Authored by spatel on Mar 6 2019, 6:10 PM.

Details

Summary

This is an alternative to D59006 that achieves identical results for x86, and also makes an improvement for AArch64. The logic is pushing the limits of target-independence, but this is what it takes to not induce any regressions for x86, and there's no harm to AArch...so better all-around?

Normally, we'd try to improve the generic combines underlying the sub-optimal output that we see in the test diffs, but that did not look easy/possible for the cases I looked at. For example, the AArch bic/bic appears to be missed because one of those is a generic 'not' op, but the other is already a BIC node.

Diff Detail

Repository
rL LLVM

Event Timeline

spatel created this revision.Mar 6 2019, 6:10 PM
spatel updated this revision to Diff 189871.Mar 8 2019, 9:31 AM

This is really 2 independent changes:

  1. The changes to min/max expansion are what helps x86.
  2. The changes to UADDO/USUBO expansion are what helps AArch.

The 1st part may be over-the-line, but the 2nd is non-controversial AFAICT, so let's just try that hunk for now?

(It's really just the UADDO side that affects the AArch tests, but keep both changes for symmetry.)

The AArch-specific improvements in D59187 / D59174 seem like good patches, but even without those test diffs, do we still want this general optimization, so other targets are not similarly impacted? (We don't have these tests for any other in-tree targets AFAIK.)

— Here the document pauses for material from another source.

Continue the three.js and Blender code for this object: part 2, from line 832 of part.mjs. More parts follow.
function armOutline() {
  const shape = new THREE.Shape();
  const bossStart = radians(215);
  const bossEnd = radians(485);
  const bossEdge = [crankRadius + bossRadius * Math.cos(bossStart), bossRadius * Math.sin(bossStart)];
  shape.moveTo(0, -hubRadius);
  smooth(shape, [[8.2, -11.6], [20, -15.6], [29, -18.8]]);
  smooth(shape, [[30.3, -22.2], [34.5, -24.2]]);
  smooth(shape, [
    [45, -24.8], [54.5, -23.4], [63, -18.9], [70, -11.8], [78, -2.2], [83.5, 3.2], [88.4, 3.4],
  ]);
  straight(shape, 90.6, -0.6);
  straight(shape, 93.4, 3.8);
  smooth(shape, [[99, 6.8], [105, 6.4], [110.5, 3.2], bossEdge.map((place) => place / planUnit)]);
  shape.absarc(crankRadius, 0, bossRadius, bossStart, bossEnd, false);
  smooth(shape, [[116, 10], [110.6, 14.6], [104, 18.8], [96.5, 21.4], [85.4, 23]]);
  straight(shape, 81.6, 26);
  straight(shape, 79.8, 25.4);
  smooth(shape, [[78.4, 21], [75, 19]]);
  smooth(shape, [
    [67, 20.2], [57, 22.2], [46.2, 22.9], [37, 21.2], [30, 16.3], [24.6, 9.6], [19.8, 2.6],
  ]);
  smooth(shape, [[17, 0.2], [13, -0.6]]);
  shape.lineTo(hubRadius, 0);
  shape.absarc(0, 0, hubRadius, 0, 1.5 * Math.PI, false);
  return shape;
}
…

@spatel D59174 is not AArch64 specific and covers what this patch does, but only for the case where VSELECT is expanded. An alternative would be to add a combine for vselect zero_or_neg_one, neg_one, x -> zero_or_neg_one | x and vselect zero_or_neg_one, 0, x -> ~zero_or_neg_one & x, though it's arguable whether the latter is an improvement in general.

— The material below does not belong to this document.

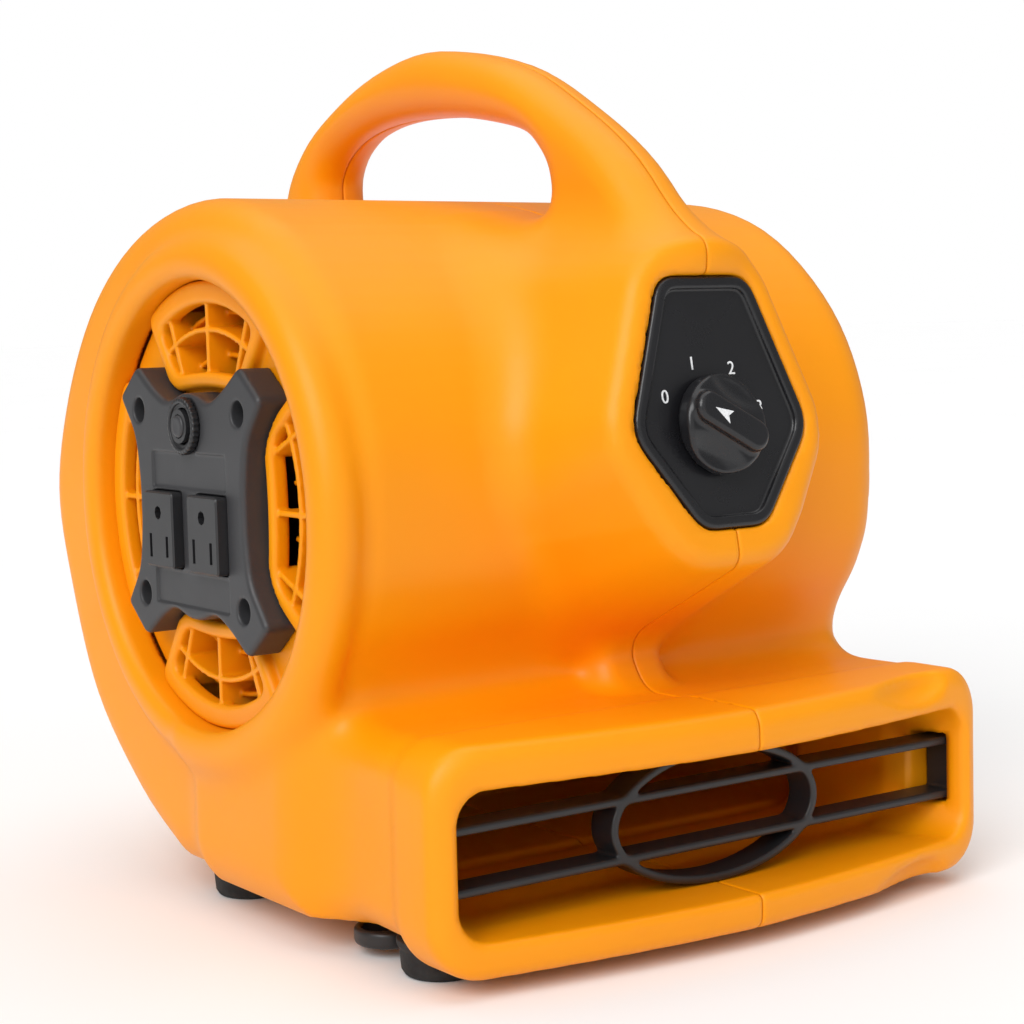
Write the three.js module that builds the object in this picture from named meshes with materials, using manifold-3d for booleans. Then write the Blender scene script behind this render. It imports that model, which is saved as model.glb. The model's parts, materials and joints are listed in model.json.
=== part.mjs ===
// Small carpet and floor air mover: a moulded housing in two halves round a double-inlet blower wheel,
// a wide floor nozzle, a carrying hoop, a rotary speed switch and an outlet panel on the left intake.
// Millimetres, +Z up. The nozzle blows towards -Y, the outlet panel faces -X.
// The origin is on the floor under the middle of the machine.
import * as THREE from "three";
import { mergeVertices } from "three/addons/utils/BufferGeometryUtils.js";
import Module from "manifold-3d";

const wasm = await Module();
wasm.setup();

// ---------- driving dimensions ----------
// Y and Z below are measured from the intake axis, which runs along X through (AXIS_Y, AXIS_Z).
const GAP = 0.3; // left between pieces that touch
const WALL = 3;
const FLOOR_Z = -149;
const NOZZLE_FRONT_Y = -151;
const REAR_Y = 141.79;
const AXIS_Y = -(NOZZLE_FRONT_Y + REAR_Y) / 2;
const AXIS_Z = -FLOOR_Z;

const LEFT_FACE_X = -124; // side walls of the scroll drum
const RIGHT_FACE_X = 118.5;
const DUCT_HALF = 116; // half width of the duct where it leaves the drum
const SHOULDER = 15; // rounding between drum and side wall
const BASE_Z = -136.5; // flat underside of the housing

const RING_X = 131.5; // crest of the ring round the left intake
const RING_OUTER = 91;
const RECESS_RADIUS = 79.5;
const LEDGE_X = 116.5; // the grille disc rests on a ledge here
const LEDGE_RADIUS = 75;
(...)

Also okay with what this patch does, but the other test changes from D59174 show that the pattern can also occur in other cases, so we might want to handle it more generally.

@spatel D59174 is not AArch64 specific and covers what this patch does, but only for the case where VSELECT is expanded. An alternative would be to add a combine for vselect zero_or_neg_one, neg_one, x -> zero_or_neg_one | x and vselect zero_or_neg_one, 0, x -> ~zero_or_neg_one & x, though it's arguable whether the latter is an improvement in general.

Ah, sorry - I missed the x86 diff there the first time I looked. So yes, the benefit of that patch seems clear.

And yes, the pattern with 'and-not' isn't clearly a win unless the target has that op as a single instruction, but it seems common enough that we would choose that as the optimized form here in the legalizer. So I'd go with all of these patches to try to make sure that we get optimized code for the intrinsics.

lebedev.ri accepted this revision.Mar 17 2019, 2:18 AM

Looks good to me.

This revision is now accepted and ready to land.Mar 17 2019, 2:18 AM
This revision was automatically updated to reflect the committed changes.